[Source records]

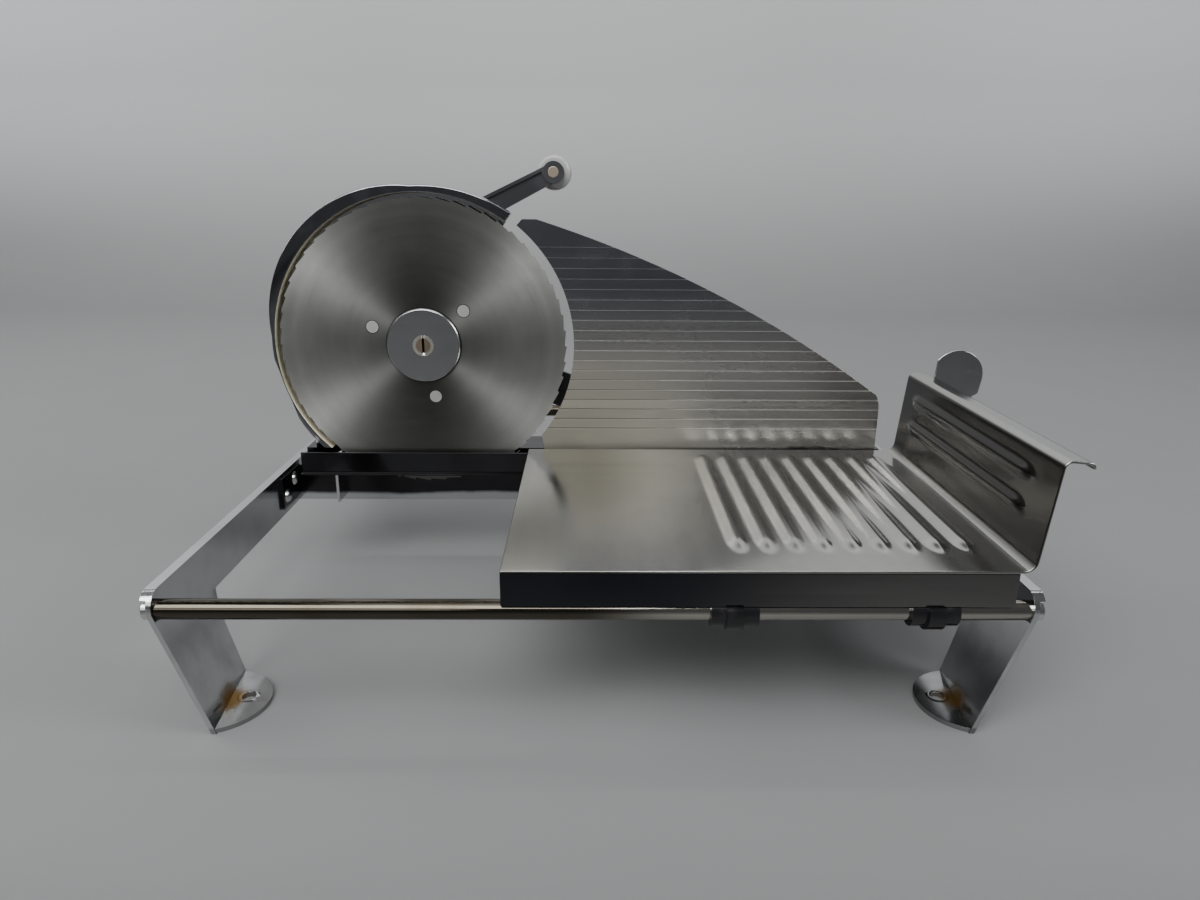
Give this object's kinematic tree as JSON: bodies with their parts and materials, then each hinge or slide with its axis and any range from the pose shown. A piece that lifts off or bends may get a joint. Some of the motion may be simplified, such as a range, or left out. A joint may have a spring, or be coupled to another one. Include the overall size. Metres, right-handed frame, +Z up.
{
  "type": "hand-cranked food slicer",
  "caption": "Chromed bench-top deli slicer with a guarded round blade turned by a geared crank, a sliding food carriage on rods and an adjustable slice thickness plate.",
  "frame": {"origin": "centre of the four foot holes, on the plane that the feet stand on", "axes": "+X along the carriage travel towards the carriage wall, +Y away from the food side towards the crank, +Z up"},
  "size_m": [0.4765, 0.3974, 0.2825],
  "materials": {
    "chrome_sheet": "chromed folded sheet steel",
    "chrome_rod": "chromed bar, slightly worn",
    "chrome_fasteners": "chromed heads and nuts",
    "chrome_guard": "mirror chrome",
    "chrome_plate": "chromed plate with fine grooves",
    "zinc_steel": "zinc-plated steel",
    "bronze": "sintered bronze",
    "dark_steel": "blackened steel",
    "blade_steel": "circular-brushed stainless steel",
    "disc_steel": "polished stainless steel",
    "brass_screw": "worn plated screw",
    "pin_steel": "satin pin ends",
    "gear_plastic": "moulded gear",
    "arm_casting": "dark die casting",
    "rivet_steel": "tarnished steel",
    "handle_plastic": "pale grey moulded plastic",
    "tray_steel": "satin stainless sheet",
    "apron_steel": "polished stainless sheet",
    "black_plastic": "black moulded plastic",
    "knob_plastic": "black moulded plastic"
  },
  "bodies": {
    "stand": {"left_side_frame": "chrome_sheet", "right_side_frame": "chrome_sheet", "front_rod": "chrome_rod", "rear_rod": "chrome_rod", "rod_nuts": "chrome_fasteners", "crossbar": "chrome_sheet", "carriage_rail": "chrome_sheet", "rail_brackets": "chrome_sheet", "frame_bolts": "chrome_fasteners", "frame_nuts": "zinc_steel", "blade_guard": "chrome_guard", "guard_bolts": "zinc_steel", "gear_cover": "chrome_guard", "cover_screws": "zinc_steel", "spindle_bush": "bronze", "crank_bush": "bronze", "slice_deflector": "dark_steel", "gauge_support": "zinc_steel", "support_screws": "zinc_steel"},
    "blade_unit": {"blade": "blade_steel", "clamp_disc": "disc_steel", "clamp_screw": "brass_screw", "drive_pins": "pin_steel", "drive_flange": "zinc_steel", "blade_spindle": "zinc_steel", "blade_gear": "gear_plastic", "spindle_ring": "dark_steel"},
    "crank": {"crank_shaft": "zinc_steel", "crank_pinion": "zinc_steel", "crank_arm": "arm_casting", "crank_nut": "chrome_fasteners", "handle_spindle": "rivet_steel"},
    "handle": {"crank_handle": "handle_plastic"},
    "carriage": {"tray": "tray_steel", "carriage_apron": "apron_steel", "guide_clips": "black_plastic", "rail_shoes": "black_plastic", "thumb_guard": "disc_steel"},
    "thickness_plate": {"gauge_plate": "chrome_plate", "plate_carrier": "zinc_steel", "guide_pins": "zinc_steel"},
    "adjuster": {"adjuster_spindle": "zinc_steel", "adjuster_knob": "knob_plastic", "knob_screw": "zinc_steel"}
  },
  "joints": [
    {"name": "carriage_slide", "type": "slide", "parent": "stand", "child": "carriage", "axis": [1, 0, 0], "range_m": [-0.15, 0]},
    {"name": "blade_spin", "type": "hinge", "parent": "stand", "child": "blade_unit", "pos_m": [-0.1135, 0, 0.16], "axis": [0, 1, 0], "continuous": true},
    {"name": "crank_turn", "type": "hinge", "parent": "stand", "child": "crank", "pos_m": [-0.14072, 0, 0.21459], "axis": [0, 1, 0], "continuous": true},
    {"name": "handle_spin", "type": "hinge", "parent": "crank", "child": "handle", "pos_m": [-0.02823, 0.08, 0.27068], "axis": [0, 1, 0], "continuous": true},
    {"name": "plate_slide", "type": "slide", "parent": "stand", "child": "thickness_plate", "axis": [0, 1, 0], "range_m": [-0.0015, 0.0125]},
    {"name": "adjuster_turn", "type": "hinge", "parent": "stand", "child": "adjuster", "pos_m": [0.11, 0.04, 0.112], "axis": [0, 1, 0], "range_deg": [-40, 300]}
  ],
  "couplings": [
    {"joint": "crank_turn", "follows": "blade_spin", "ratio": -2.05},
    {"joint": "adjuster_turn", "follows": "plate_slide", "rad_per_m": 392.7}
  ]
}
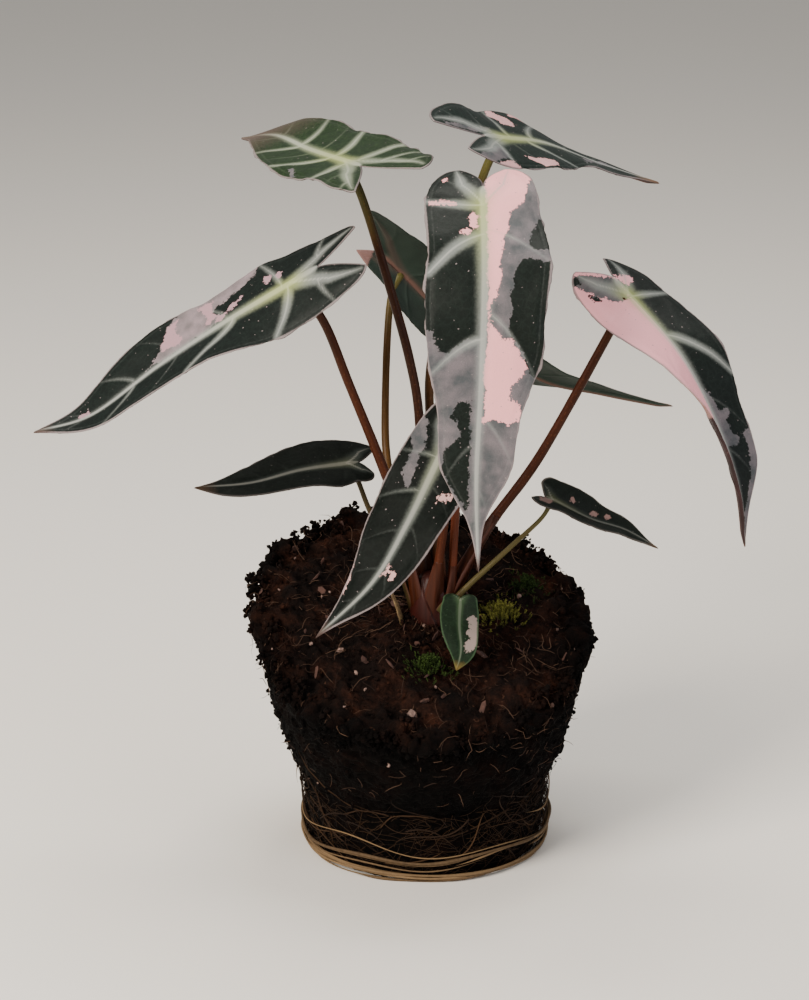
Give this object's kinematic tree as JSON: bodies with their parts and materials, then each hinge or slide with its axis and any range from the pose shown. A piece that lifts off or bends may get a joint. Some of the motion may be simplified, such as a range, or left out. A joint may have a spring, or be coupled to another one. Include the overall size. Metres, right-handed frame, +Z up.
{
  "type": "bare-root potted bambino alocasia plant",
  "caption": "Small pink-variegated dwarf alocasia: arrow-shaped leaves on slender stalks rising from a bare ball of peat that kept the shape of its nursery pot.",
  "frame": {"origin": "centre of the root ball's flat underside", "axes": "+Z up; -Y is the side that most leaves face, from which the picture was taken; +X to the right seen from there"},
  "size_m": [0.233, 0.1466, 0.2514],
  "materials": {
    "peat_soil": "matte",
    "root": "satin",
    "crown_sheath": "satin",
    "papery_scale": "matte",
    "moss_light": "matte",
    "moss_dark": "matte",
    "leaf_dark": "satin",
    "leaf_grey_pink": "satin",
    "leaf_pink": "satin",
    "leaf_green": "satin",
    "stalk_maroon": "satin",
    "stalk_olive": "satin"
  },
  "bodies": {
    "root": {"peat_ball": "peat_soil", "root_mat": "root", "crown": "crown_sheath", "dry_scale": "papery_scale", "moss_pad_light": "moss_light", "moss_pad_dark": "moss_dark", "moss_pad_front": "moss_dark", "blade_left": "leaf_dark", "stalk_left": "stalk_maroon", "blade_centre": "leaf_grey_pink", "stalk_centre": "stalk_maroon", "blade_right": "leaf_pink", "stalk_right": "stalk_maroon", "blade_front": "leaf_dark", "stalk_front": "stalk_maroon", "blade_top_left": "leaf_dark", "stalk_top_left": "stalk_maroon", "blade_top_right": "leaf_dark", "stalk_top_right": "stalk_olive", "blade_low_left": "leaf_dark", "stalk_low_left": "stalk_olive", "blade_back": "leaf_dark", "stalk_back": "stalk_olive", "blade_low_right": "leaf_dark", "stalk_low_right": "stalk_olive", "blade_small": "leaf_green", "stalk_small": "stalk_olive"}
  },
  "joints": []
}
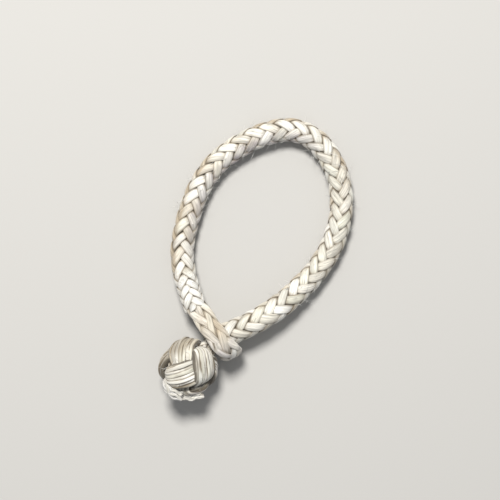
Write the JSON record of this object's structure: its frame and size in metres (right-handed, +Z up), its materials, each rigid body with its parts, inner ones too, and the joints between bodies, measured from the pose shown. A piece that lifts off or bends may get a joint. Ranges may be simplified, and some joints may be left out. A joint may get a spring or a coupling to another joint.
{
  "type": "soft shackle",
  "caption": "Soft shackle closed into a loop: hollow-braid rope with a buried leg, an eye drawn round the neck and a diamond stopper knot.",
  "frame": {"origin": "middle of the object's box in plan, on the surface that the loop lies on", "axes": "+Y along the loop from the stopper knot to the crown of the bow, +Z up out of the surface, +X to the right seen from above with the knot nearest"},
  "size_m": [0.0668, 0.1198, 0.0231],
  "materials": {
    "rope_outer": "matt fibrous braid, slight sheen, soiled in the crevices",
    "rope_core": "matt fibrous braid, clean, inside the outer leg",
    "rope_eye": "matt fibrous braid, pressed flat and slightly yellowed",
    "rope_knot": "matt fibrous braid, combed smooth, soiled in the crevices",
    "rope_tail": "cut and fused rope end, pale and glassy in places"
  },
  "bodies": {
    "loop": {"outer_sleeve": "rope_outer", "buried_core": "rope_core"},
    "eye": {"eye_over_leg": "rope_eye", "eye_under_leg": "rope_eye"},
    "knot": {"neck_leg_a": "rope_knot", "neck_leg_b": "rope_knot", "knot_strand_a": "rope_knot", "knot_strand_b": "rope_knot", "tail_a": "rope_tail", "tail_b": "rope_tail"}
  },
  "joints": [
    {"name": "eye_slide", "type": "slide", "parent": "loop", "child": "eye", "axis": [0.6455, 0.7638, 0], "range_m": [0, 0.012]},
    {"name": "knot_twist", "type": "hinge", "parent": "loop", "child": "knot", "pos_m": [-0.00353, -0.04779, 0.01145], "axis": [0.3704, 0.9246, -0.0888], "range_deg": [-45, 45], "stiffness_Nm_per_rad": 0.002}
  ]
}
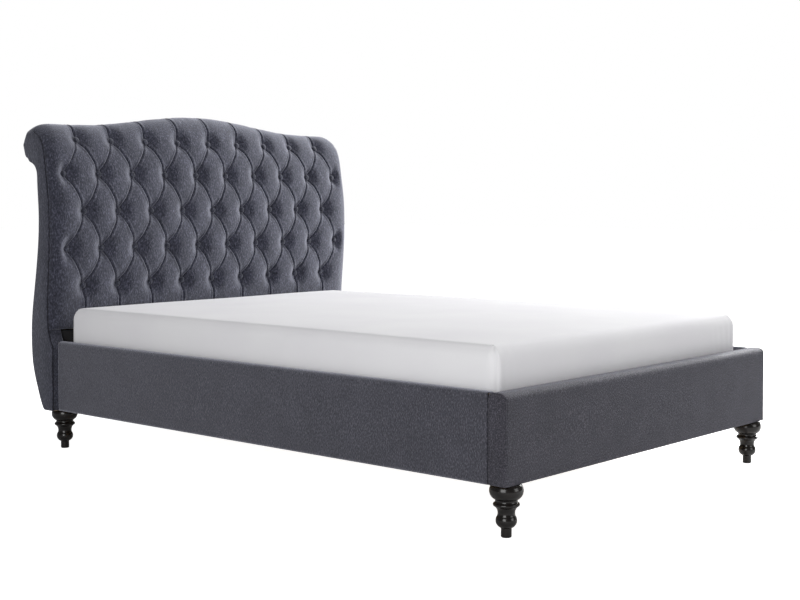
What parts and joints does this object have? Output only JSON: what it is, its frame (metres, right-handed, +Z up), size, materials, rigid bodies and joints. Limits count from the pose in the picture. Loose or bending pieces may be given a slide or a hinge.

SHORT TASK
Check each line of the data above for the word "axis" and say how many lines contain it, giving nothing besides the number.

ANSWER TO THE EXERCISE
10